━━━ EXCERPTED DATA ━━━
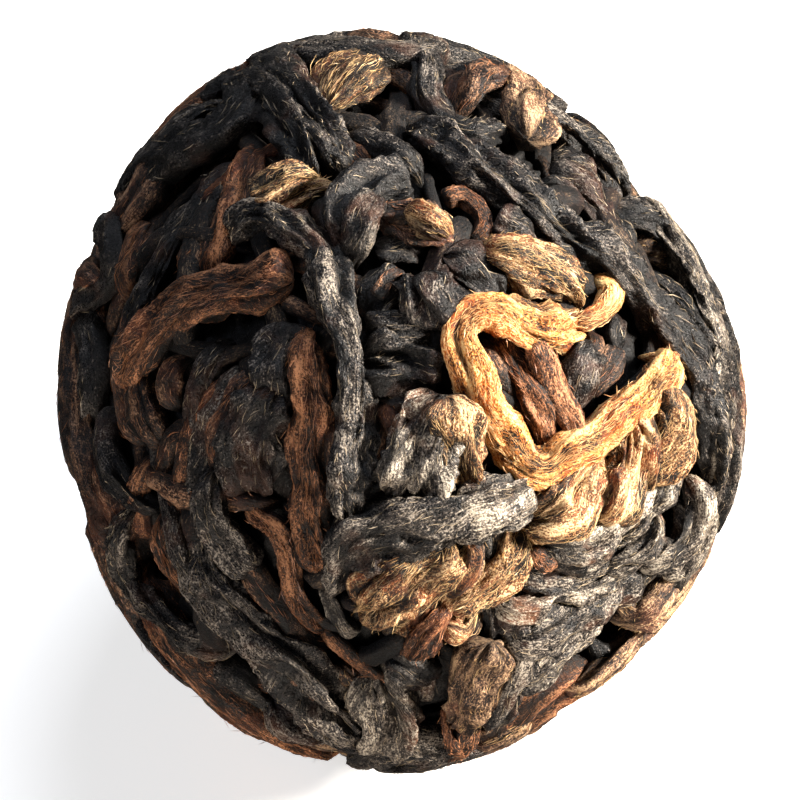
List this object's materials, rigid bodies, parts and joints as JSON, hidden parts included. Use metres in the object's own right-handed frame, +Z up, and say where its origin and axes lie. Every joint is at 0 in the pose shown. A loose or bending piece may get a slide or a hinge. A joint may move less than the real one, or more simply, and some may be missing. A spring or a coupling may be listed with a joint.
{
  "type": "pu-erh tea pearl",
  "caption": "Round ball of twisted dark and golden tea leaves, rolled by hand and pressed dry, which rests on a small flat spot and opens out in hot water.",
  "frame": {"origin": "middle of the model's box at its base, on the small pressed flat that the pearl rests on", "axes": "+Z up; the shown side faces -Y and up; +X is to the right of the shown side; the longest extent is along Y"},
  "size_m": [0.023, 0.024, 0.0229],
  "materials": {
    "dried_tea_leaf": "dull, fibrous, dark brown to black leaf with golden downy buds"
  },
  "bodies": {
    "root": {"tea_pearl": "dried_tea_leaf"}
  },
  "joints": []
}
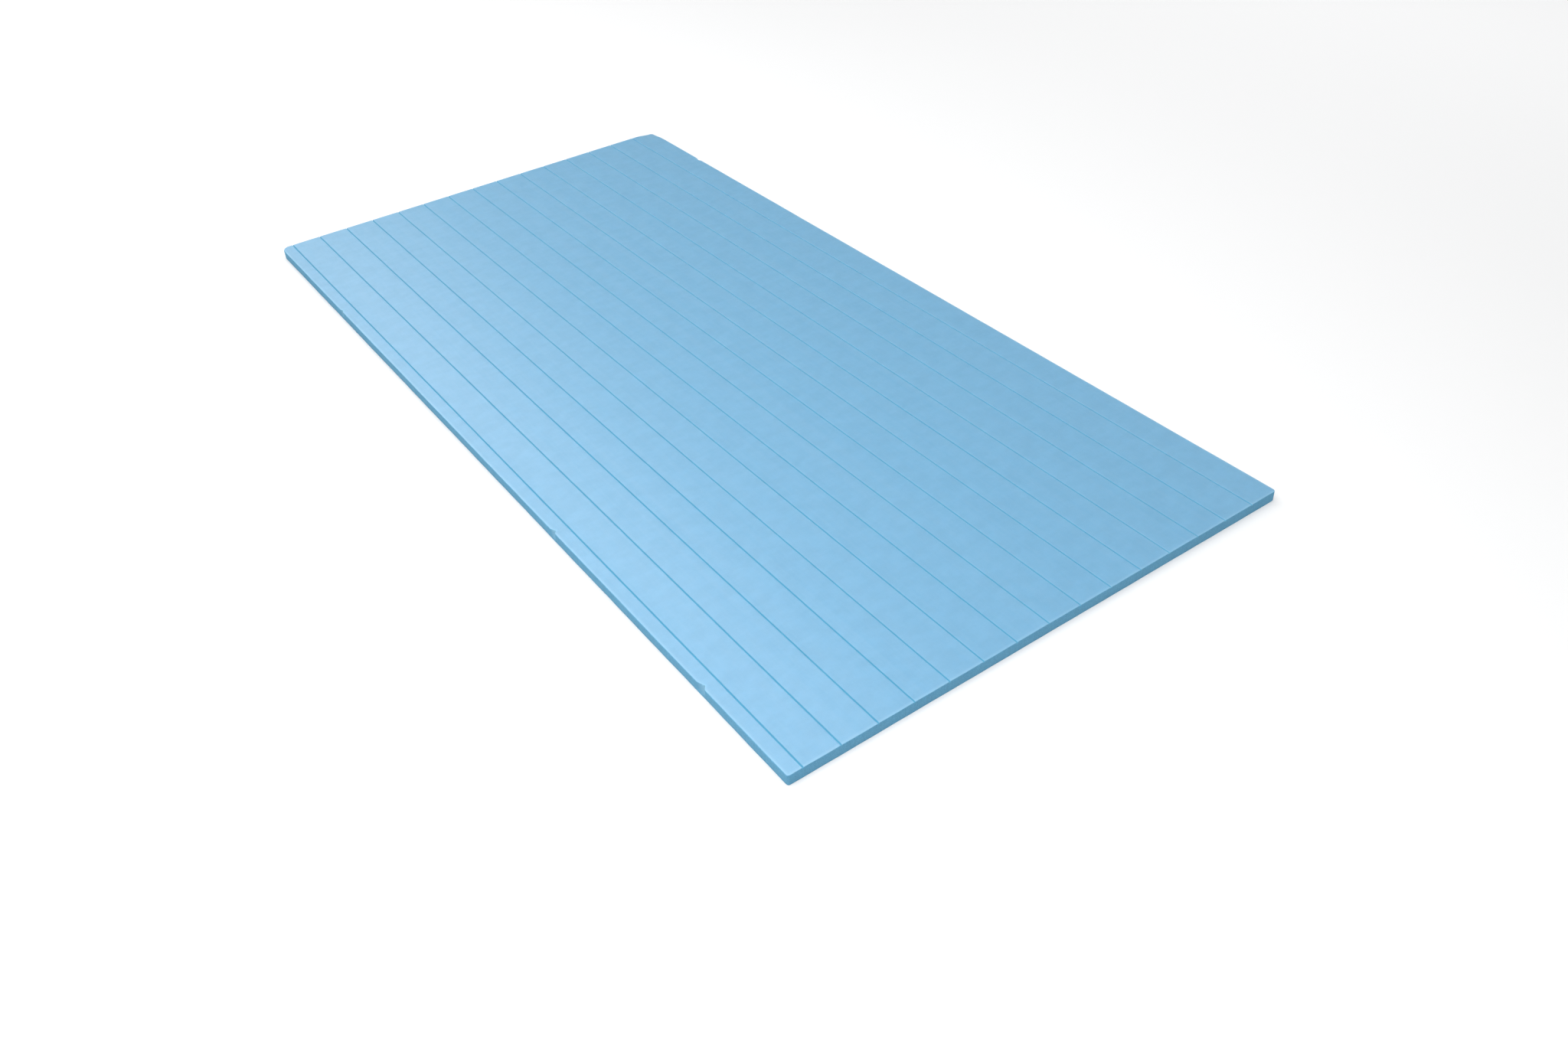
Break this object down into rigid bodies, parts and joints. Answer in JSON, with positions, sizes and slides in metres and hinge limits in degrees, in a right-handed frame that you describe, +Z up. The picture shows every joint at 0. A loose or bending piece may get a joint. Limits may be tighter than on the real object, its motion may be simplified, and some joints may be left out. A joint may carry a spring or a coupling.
{
  "type": "xps insulation board",
  "caption": "Thin flat board of pale blue extruded polystyrene foam with narrow grooves along its top face, for insulating floors, walls and behind tiles.",
  "frame": {"origin": "middle of the underside, on the surface that the board lies on", "axes": "+X along the board's length and its grooves, +Y across its width, +Z up out of the grooved face"},
  "size_m": [1.2, 0.6, 0.012],
  "materials": {
    "blue_foam": "closed-cell foam with a faint satin skin"
  },
  "bodies": {
    "root": {"xps_board": "blue_foam"}
  },
  "joints": []
}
━━━
Count the lines above in which the word "rigid" appears, then state only that count.

2